> **Given instruction**: In the listing below, locate the line containing "obj.data.transform(world)" and the line containing "GRAIN_DETAIL = 6.0". Output both of them and every line between, exactly as written, and nothing more.

> **Material provided**:

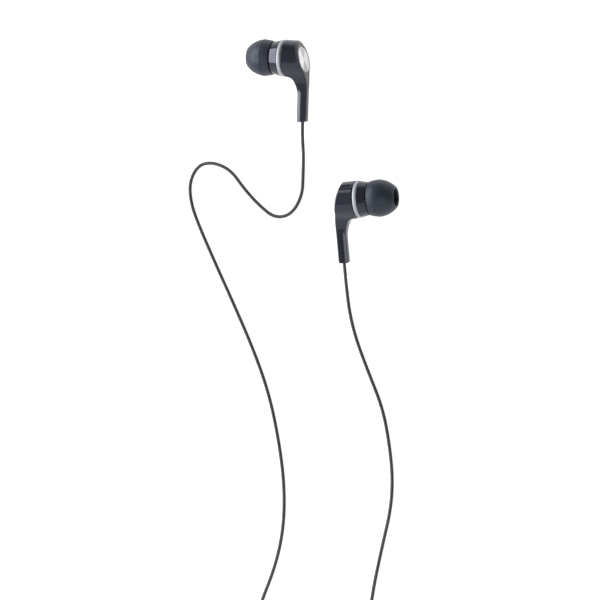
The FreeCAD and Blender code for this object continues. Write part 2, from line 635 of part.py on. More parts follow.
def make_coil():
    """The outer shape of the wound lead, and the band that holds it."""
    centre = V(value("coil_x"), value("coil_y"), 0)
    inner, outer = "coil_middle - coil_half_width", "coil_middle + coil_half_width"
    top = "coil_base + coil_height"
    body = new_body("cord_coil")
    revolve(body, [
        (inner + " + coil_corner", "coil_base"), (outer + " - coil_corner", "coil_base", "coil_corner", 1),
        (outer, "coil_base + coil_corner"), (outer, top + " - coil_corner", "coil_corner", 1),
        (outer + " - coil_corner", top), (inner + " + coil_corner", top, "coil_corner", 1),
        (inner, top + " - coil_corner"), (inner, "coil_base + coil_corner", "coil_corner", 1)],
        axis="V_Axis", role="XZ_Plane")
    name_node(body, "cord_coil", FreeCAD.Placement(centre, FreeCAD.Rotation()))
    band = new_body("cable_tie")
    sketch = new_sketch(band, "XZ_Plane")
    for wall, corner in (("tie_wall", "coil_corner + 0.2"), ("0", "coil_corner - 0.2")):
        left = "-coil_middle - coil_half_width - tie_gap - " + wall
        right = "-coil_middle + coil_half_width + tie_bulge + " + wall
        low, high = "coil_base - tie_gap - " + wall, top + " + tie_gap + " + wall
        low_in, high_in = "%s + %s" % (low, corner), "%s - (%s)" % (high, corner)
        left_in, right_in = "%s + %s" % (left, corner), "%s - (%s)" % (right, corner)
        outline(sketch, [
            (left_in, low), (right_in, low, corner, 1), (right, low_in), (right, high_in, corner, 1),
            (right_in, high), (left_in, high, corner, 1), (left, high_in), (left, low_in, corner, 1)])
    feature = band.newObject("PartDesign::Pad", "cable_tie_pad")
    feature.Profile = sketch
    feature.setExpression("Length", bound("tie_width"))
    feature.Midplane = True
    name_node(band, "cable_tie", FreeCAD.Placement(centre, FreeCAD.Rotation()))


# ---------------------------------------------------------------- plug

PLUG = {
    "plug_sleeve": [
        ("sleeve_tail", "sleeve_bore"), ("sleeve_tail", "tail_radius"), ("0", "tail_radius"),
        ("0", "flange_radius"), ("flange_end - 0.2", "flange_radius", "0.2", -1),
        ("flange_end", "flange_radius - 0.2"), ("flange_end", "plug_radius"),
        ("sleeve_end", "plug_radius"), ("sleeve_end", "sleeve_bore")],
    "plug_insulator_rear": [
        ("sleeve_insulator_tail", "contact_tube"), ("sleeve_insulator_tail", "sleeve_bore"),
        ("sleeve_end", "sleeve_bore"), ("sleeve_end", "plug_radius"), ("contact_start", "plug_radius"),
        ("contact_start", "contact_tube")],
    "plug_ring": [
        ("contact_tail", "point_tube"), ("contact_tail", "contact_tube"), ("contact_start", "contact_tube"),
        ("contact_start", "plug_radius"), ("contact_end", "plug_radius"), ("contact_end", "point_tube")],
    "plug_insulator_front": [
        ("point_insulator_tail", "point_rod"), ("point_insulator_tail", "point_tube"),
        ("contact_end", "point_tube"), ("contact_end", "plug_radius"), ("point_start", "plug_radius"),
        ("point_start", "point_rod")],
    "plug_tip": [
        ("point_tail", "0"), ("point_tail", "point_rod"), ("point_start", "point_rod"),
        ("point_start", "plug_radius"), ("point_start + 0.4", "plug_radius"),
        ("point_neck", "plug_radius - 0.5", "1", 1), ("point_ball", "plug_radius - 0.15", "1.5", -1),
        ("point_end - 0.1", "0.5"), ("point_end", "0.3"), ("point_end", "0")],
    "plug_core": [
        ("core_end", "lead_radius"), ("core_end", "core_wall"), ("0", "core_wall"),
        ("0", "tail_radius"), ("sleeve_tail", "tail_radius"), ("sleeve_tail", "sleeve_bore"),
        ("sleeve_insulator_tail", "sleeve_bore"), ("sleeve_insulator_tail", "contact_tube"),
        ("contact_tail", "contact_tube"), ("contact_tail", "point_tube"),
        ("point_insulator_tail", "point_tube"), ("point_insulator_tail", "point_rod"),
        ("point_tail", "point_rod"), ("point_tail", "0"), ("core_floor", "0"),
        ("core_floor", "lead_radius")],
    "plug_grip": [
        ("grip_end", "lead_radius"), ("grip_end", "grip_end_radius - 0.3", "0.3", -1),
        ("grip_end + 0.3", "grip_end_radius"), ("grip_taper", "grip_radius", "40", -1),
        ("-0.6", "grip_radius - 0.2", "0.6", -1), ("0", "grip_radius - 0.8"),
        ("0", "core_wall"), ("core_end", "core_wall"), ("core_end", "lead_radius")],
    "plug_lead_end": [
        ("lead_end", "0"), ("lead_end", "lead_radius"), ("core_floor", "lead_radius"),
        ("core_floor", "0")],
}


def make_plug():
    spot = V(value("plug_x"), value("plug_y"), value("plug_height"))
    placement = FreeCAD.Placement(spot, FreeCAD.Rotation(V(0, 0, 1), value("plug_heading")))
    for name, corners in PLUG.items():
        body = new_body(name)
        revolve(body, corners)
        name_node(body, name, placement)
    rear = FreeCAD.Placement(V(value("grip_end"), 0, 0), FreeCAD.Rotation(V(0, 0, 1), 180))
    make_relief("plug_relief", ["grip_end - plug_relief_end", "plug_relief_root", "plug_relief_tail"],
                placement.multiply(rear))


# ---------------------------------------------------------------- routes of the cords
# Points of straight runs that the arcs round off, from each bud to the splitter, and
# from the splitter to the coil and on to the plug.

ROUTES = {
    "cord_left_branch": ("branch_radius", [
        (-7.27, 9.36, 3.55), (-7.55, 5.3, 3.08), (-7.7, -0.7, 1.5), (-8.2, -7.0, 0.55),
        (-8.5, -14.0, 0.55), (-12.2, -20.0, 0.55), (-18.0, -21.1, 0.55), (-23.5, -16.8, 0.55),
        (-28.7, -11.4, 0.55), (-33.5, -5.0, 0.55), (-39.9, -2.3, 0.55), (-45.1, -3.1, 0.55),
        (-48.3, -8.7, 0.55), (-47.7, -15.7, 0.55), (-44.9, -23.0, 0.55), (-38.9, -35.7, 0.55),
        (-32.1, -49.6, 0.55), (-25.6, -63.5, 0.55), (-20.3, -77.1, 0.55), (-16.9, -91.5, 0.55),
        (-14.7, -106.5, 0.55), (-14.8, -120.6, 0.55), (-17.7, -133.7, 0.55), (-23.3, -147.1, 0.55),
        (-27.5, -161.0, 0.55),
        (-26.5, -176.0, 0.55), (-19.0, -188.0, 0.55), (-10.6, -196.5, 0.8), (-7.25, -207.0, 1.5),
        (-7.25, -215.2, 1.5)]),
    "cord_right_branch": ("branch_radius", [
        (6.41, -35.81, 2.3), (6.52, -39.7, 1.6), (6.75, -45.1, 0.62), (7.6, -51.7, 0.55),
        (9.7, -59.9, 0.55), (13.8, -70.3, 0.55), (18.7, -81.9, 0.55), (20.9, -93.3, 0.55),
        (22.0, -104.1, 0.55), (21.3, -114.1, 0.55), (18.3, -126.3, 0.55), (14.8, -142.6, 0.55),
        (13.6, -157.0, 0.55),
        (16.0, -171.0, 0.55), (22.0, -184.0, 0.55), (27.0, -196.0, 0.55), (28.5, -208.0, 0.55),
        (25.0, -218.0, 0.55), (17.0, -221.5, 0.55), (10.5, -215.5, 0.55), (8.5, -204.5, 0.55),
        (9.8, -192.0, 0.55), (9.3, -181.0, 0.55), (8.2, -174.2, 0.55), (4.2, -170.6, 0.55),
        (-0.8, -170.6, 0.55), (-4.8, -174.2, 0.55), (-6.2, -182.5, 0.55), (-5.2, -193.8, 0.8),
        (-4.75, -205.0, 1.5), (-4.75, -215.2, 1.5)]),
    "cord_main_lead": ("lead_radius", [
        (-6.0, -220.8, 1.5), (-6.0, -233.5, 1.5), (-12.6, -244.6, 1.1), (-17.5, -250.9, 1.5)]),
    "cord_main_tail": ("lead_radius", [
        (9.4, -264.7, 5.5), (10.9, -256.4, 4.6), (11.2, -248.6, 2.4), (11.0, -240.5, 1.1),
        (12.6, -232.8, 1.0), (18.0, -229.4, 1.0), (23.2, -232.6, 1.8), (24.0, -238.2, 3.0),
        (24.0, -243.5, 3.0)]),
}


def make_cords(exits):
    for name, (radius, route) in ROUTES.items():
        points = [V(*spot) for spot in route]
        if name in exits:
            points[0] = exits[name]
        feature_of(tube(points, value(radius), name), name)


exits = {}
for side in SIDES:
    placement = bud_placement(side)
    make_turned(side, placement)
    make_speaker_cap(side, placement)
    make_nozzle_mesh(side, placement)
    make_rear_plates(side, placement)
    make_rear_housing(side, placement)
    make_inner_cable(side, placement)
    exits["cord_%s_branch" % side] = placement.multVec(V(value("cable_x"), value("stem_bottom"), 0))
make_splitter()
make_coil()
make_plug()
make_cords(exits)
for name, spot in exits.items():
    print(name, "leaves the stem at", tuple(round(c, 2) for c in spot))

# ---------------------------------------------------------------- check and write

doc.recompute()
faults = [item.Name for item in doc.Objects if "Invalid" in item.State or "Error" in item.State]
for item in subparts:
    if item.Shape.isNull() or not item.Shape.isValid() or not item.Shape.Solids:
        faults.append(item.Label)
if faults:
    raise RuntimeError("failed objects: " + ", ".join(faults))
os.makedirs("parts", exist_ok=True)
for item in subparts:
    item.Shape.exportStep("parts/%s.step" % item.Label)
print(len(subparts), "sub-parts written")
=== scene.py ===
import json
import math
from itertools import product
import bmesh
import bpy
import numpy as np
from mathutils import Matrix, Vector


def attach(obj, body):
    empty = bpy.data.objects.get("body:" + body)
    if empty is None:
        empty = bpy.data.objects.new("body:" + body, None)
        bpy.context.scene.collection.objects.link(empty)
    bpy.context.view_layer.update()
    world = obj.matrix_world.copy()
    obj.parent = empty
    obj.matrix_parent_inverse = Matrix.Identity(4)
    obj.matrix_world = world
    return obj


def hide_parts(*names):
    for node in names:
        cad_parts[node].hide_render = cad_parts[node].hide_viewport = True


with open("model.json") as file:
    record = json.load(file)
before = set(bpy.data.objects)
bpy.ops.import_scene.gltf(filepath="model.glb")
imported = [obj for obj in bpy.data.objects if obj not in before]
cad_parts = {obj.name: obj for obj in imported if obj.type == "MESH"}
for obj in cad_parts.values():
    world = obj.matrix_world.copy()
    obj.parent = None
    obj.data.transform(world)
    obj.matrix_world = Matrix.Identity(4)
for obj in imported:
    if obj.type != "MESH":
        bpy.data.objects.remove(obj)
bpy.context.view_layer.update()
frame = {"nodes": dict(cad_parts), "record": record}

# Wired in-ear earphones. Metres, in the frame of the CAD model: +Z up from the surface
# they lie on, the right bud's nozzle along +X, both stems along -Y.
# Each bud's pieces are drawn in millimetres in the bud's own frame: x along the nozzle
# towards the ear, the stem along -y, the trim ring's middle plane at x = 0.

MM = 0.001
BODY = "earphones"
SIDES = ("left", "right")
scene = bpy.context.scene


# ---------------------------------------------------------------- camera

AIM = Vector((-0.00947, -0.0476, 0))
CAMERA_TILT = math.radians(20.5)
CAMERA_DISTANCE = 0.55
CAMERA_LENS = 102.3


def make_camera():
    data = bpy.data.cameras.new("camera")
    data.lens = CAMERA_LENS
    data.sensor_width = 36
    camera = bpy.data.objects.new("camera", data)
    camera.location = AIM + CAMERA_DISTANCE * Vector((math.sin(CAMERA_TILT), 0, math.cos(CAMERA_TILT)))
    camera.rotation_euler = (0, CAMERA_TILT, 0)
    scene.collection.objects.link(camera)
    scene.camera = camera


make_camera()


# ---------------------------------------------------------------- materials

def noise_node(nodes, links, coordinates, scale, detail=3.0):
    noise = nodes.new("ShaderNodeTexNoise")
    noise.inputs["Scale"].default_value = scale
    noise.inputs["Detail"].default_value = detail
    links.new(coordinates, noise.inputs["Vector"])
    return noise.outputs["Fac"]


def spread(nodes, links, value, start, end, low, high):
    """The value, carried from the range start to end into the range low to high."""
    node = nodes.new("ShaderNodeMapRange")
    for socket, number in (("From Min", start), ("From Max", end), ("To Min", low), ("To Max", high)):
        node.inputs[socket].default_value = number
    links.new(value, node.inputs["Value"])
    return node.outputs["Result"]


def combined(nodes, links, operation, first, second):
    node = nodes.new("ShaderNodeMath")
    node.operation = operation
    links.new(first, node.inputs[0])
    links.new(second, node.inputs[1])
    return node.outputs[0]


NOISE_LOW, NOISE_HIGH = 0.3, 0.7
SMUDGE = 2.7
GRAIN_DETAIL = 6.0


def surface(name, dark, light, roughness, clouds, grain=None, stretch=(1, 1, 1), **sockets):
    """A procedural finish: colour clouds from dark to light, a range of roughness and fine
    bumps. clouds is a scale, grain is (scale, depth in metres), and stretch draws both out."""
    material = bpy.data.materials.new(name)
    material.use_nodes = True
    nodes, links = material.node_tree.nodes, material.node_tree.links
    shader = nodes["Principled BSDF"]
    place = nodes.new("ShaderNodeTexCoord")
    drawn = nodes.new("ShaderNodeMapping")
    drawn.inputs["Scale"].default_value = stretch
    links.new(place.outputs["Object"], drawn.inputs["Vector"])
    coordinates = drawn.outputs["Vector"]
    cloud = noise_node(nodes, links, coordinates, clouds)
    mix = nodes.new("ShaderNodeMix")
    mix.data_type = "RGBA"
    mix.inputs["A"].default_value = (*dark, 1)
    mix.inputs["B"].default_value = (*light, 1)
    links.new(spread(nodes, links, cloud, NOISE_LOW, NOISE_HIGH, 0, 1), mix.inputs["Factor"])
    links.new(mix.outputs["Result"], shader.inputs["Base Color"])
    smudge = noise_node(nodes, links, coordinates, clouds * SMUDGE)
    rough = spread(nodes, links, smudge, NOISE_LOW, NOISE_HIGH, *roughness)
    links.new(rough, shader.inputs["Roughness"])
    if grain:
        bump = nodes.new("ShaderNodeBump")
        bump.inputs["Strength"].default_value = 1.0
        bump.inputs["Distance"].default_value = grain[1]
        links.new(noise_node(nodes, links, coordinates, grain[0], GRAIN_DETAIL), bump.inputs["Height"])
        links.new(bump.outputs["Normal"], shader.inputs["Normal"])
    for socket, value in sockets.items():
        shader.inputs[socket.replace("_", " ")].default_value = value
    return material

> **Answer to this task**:
    obj.data.transform(world)
    obj.matrix_world = Matrix.Identity(4)
for obj in imported:
    if obj.type != "MESH":
        bpy.data.objects.remove(obj)
bpy.context.view_layer.update()
frame = {"nodes": dict(cad_parts), "record": record}

# Wired in-ear earphones. Metres, in the frame of the CAD model: +Z up from the surface
# they lie on, the right bud's nozzle along +X, both stems along -Y.
# Each bud's pieces are drawn in millimetres in the bud's own frame: x along the nozzle
# towards the ear, the stem along -y, the trim ring's middle plane at x = 0.

MM = 0.001
BODY = "earphones"
SIDES = ("left", "right")
scene = bpy.context.scene


# ---------------------------------------------------------------- camera

AIM = Vector((-0.00947, -0.0476, 0))
CAMERA_TILT = math.radians(20.5)
CAMERA_DISTANCE = 0.55
CAMERA_LENS = 102.3


def make_camera():
    data = bpy.data.cameras.new("camera")
    data.lens = CAMERA_LENS
    data.sensor_width = 36
    camera = bpy.data.objects.new("camera", data)
    camera.location = AIM + CAMERA_DISTANCE * Vector((math.sin(CAMERA_TILT), 0, math.cos(CAMERA_TILT)))
    camera.rotation_euler = (0, CAMERA_TILT, 0)
    scene.collection.objects.link(camera)
    scene.camera = camera


make_camera()


# ---------------------------------------------------------------- materials

def noise_node(nodes, links, coordinates, scale, detail=3.0):
    noise = nodes.new("ShaderNodeTexNoise")
    noise.inputs["Scale"].default_value = scale
    noise.inputs["Detail"].default_value = detail
    links.new(coordinates, noise.inputs["Vector"])
    return noise.outputs["Fac"]


def spread(nodes, links, value, start, end, low, high):
    """The value, carried from the range start to end into the range low to high."""
    node = nodes.new("ShaderNodeMapRange")
    for socket, number in (("From Min", start), ("From Max", end), ("To Min", low), ("To Max", high)):
        node.inputs[socket].default_value = number
    links.new(value, node.inputs["Value"])
    return node.outputs["Result"]


def combined(nodes, links, operation, first, second):
    node = nodes.new("ShaderNodeMath")
    node.operation = operation
    links.new(first, node.inputs[0])
    links.new(second, node.inputs[1])
    return node.outputs[0]


NOISE_LOW, NOISE_HIGH = 0.3, 0.7
SMUDGE = 2.7
GRAIN_DETAIL = 6.0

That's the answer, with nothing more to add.